Funding: Since 2008 alone, the EU has funded projects worth over €42m in Abkhazia and on projects involving Abkhaz partners. But the visibility of the EU has remained low, as these projects have been implemented by other partners, and notably UNDP.
On NREP, important to note that the Georgian Law on Occupied Territories (LOOT) copied quite a lot of the ideas – and albeit inserted a number of key red lines. The LOOT reflected a debate between the Georgian leadership at the time of its adoption (October 2009) – and it is legislation still in place and untouched today. That in itself posed a challenge. Yes, the EU should respect the principles of the Georgian strategy; but also be distinct from it.
On Ukraine, the 2014-18 period is the focus of another forthcoming essay. This brief overview will leave aside the handling of EU policy on Ukraine in the build-up to the EU Summit in November 2013. It is worth stressing, though, that in 2004 the EU with others played an important mediating role that helped to defuse the political crisis in Ukraine at that time. We tend to overlook the extent to which that could easily have ended up in a bloodbath. The Association Agreement (AA) has since been a reform anchor, even if reforms have advanced with difficulty. [On the debit side, and a broader fallout point: what unfolded in Ukraine in 2014 has naturally prompted very serious concerns, as viewed from the perspective of other conflict contexts in the region. While it is seen as a sui generis situation, there is the tacit acknowledgement in most quarters that the conflict in Ukraine has added a further layer of complexity to resolving other, already fairly intractable, conflict situations].
Relative Minuses
There is no getting away from the fact that there are divergent views within the EU about the significance of the Eastern Neighbourhood. Some member states have tended to prioritise relations with Russia; others prioritise the southern neighbourhood; and there are those who attach primary importance to Ukraine but give less consideration to other parts of the region. That has undermined some of the focus.
A self-evident point – and a crucial problem and constraint – is that the EU’s Russia policy has consistently been all over the place — variously, unrealistic, excessively sanguine and deeply divided. It is perhaps true to say that in the past year or more there has been more cohesion than before. But certainly, without a clear, coherent and consistent view of Russia, its policy towards the region and the fundamental incompatibility of core Russian/EU interests in the region, the EU will continue to struggle to deal with the Kremlin as effectively as it should.

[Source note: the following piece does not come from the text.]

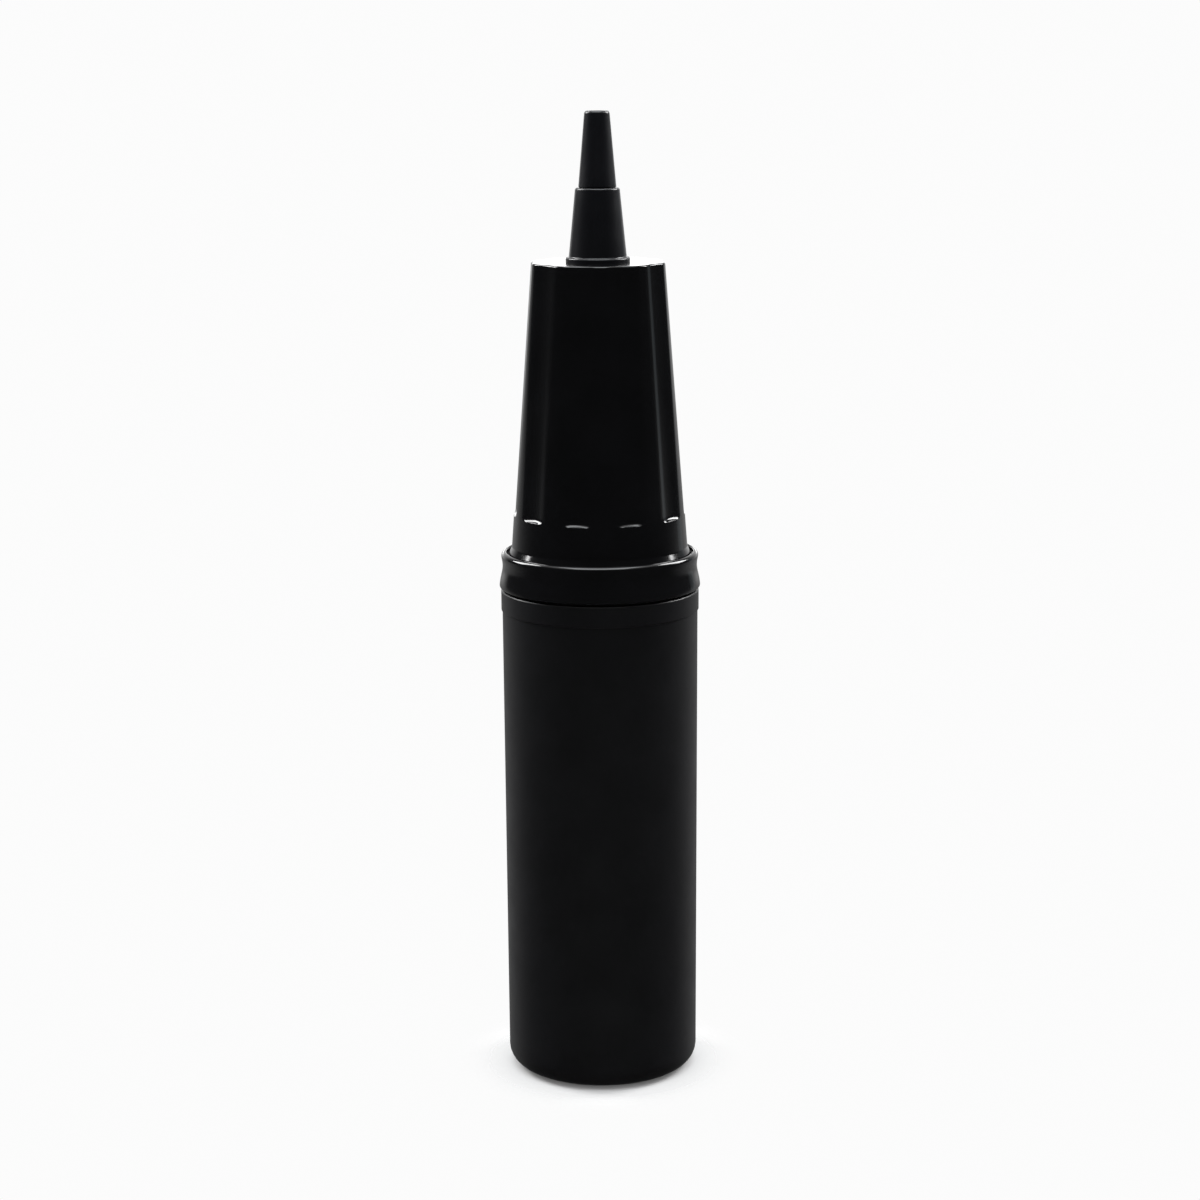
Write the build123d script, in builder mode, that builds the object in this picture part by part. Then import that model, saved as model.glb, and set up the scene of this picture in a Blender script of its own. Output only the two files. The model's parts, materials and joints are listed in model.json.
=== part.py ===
"""Double-action hand inflation pump: a barrel, a plunger whose head is the grip, and a stepped push-in tip.

Millimetres, +Z up. The origin is the centre of the face that the barrel stands on, and the plunger is fully
in. Pulling and pushing both blow air. Below the piston, air comes in past the base valve disc. Above it, air
comes in past the collar ring. The piston ring floats in its groove and opens the groove to whichever side is
being squeezed, and the air leaves through the piston's ports, the hollow rod and the nozzle.
"""

import os

from build123d import *

# Barrel
BARREL_HEIGHT = 87.3
BARREL_BORE = 29.0
WALL_AT_FOOT = 2.4
WALL_AT_MOUTH = 2.7
BARREL_CORNER = 3.3
FLOOR_THICKNESS = 2.5
FOOT_RING_WIDTH = 1.6
FOOT_RECESS_DEPTH = 1.5
LIP_HEIGHT = 3.8
LIP_STEP = 0.2

# Base inlet valve, on the barrel's floor
VALVE_WALL_BORE = 20.0
VALVE_WALL_THICKNESS = 1.4
VALVE_WALL_HEIGHT = 3.2
INLET_HOLE = 2.5
INLET_COUNT = 6
PEG_DIAMETER = 3.0
DISC_THICKNESS = 0.8
CAGE_THICKNESS = 1.2
CAGE_RIM = 0.7
SPOKE_WIDTH = 2.2
SPOKE_COUNT = 4

# Collar: the cap on the barrel's mouth that guides and seals the rod
GASKET_THICKNESS = 0.4
GASKET_INSET = 0.7
COLLAR_FLANGE_HEIGHT = 5.1
COLLAR_OVERHANG = 0.25
COLLAR_EDGE_HEIGHT = 0.3
COLLAR_WAIST_DEPTH = 0.55
RIM_HEIGHT = 1.2
RIM_WIDTH = 1.0
RIM_INSET = 0.35
SPIGOT_WALL = 1.9
SPIGOT_DEPTH = 5.3
RETAINER_THICKNESS = 1.5
BUSH_THICKNESS = 3.5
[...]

Geopolitics, as mentioned, are squeezing the space even further against practical peacebuilding efforts. So, despite what we are trying to promote, the factors conspire to edge things towards entrenched separation and increased reliance on the ‘patron’ states. It also has the effect of increasing the consolidation of the entity.
The Association Agreement template is extraordinarily ambitious yet it, firstly, does not offer the carrot of membership and, secondly, makes available only limited financial/technical assistance relative to the scale of the reform task facing signatory-countries. Also, the EU continues to be singularly ineffective in selling the AA concept to local constituencies-government, business, society.
Given the complexities, the assessment overall is necessarily a blurred one and there are many ‘Grey Areas’. Here, in conclusion, are just two of many:
- The EUSRs who inherited NREP had their work cut out for them in trying as practitioners to implement NREP. It can lead to the conundrum (‘going in circles’) where a EUSR has to ask permission of Abkhaz before the (EUSR) does something. Then there are Georgian constraints. And, on the latter, a health initiative from EU side ran up against familiar objections in Tbilisi, along with the lines of ‘No way, that is tantamount to capacity-building, you can’t do that’. And indeed the Georgian stance has been that they do not want to see health-care enhanced in Abkhazia – as that will lessen dependency on coming to Georgia). From the other perspective, in Sukhumi, a similarly dispiriting approach has been noted: The education initiative promoted by the EU was depicted as attempts at ‘brainwashing’ or trying to prompt a ‘brain-drain’. These issues are supposed to be finessed partly by adopting a ‘status neutral’ approach, which can be a useful tool. However, the term also prompts a key question whether status neutrality can really exist. It can only happen if sides are willing to set aside the issue of status.
- On the de-isolation issue, there is still a siege mentality that grips people. But many of these issues (e.g. freedom of movement) should be seen as a humanitarian issue rather than through the human rights lens, as such. It requires pragmatic, political approaches – and the EU should use all the tools it has available to promote flexible approaches with the authorities concerned.
Finally, and on a broader point in conclusion, the EU is well positioned to promote sharing of experience and expertise, through more effective multilateralism. That includes better co-ordination among EU member states themselves and within & between EU structures, bilateral dialogue with key regional actors and engagement with other multilateral and intergovernmental organisations. The EU should focus on what it already does well rather than get drawn into areas where it risks treading on others’ toes. The UK should think long and hard, not least, about ways it will seek to support collective efforts in this important sphere post-Brexit, and (where it can) to help to build synergies for these efforts from the outside, and partly through continued funding of CSO (Track II and Track III) initiatives. That is not to suggest there will be anything less than concerted British backing for a coordinated approach. But it needs to be given due priority at a time of many other (self-inflicted) competing demands.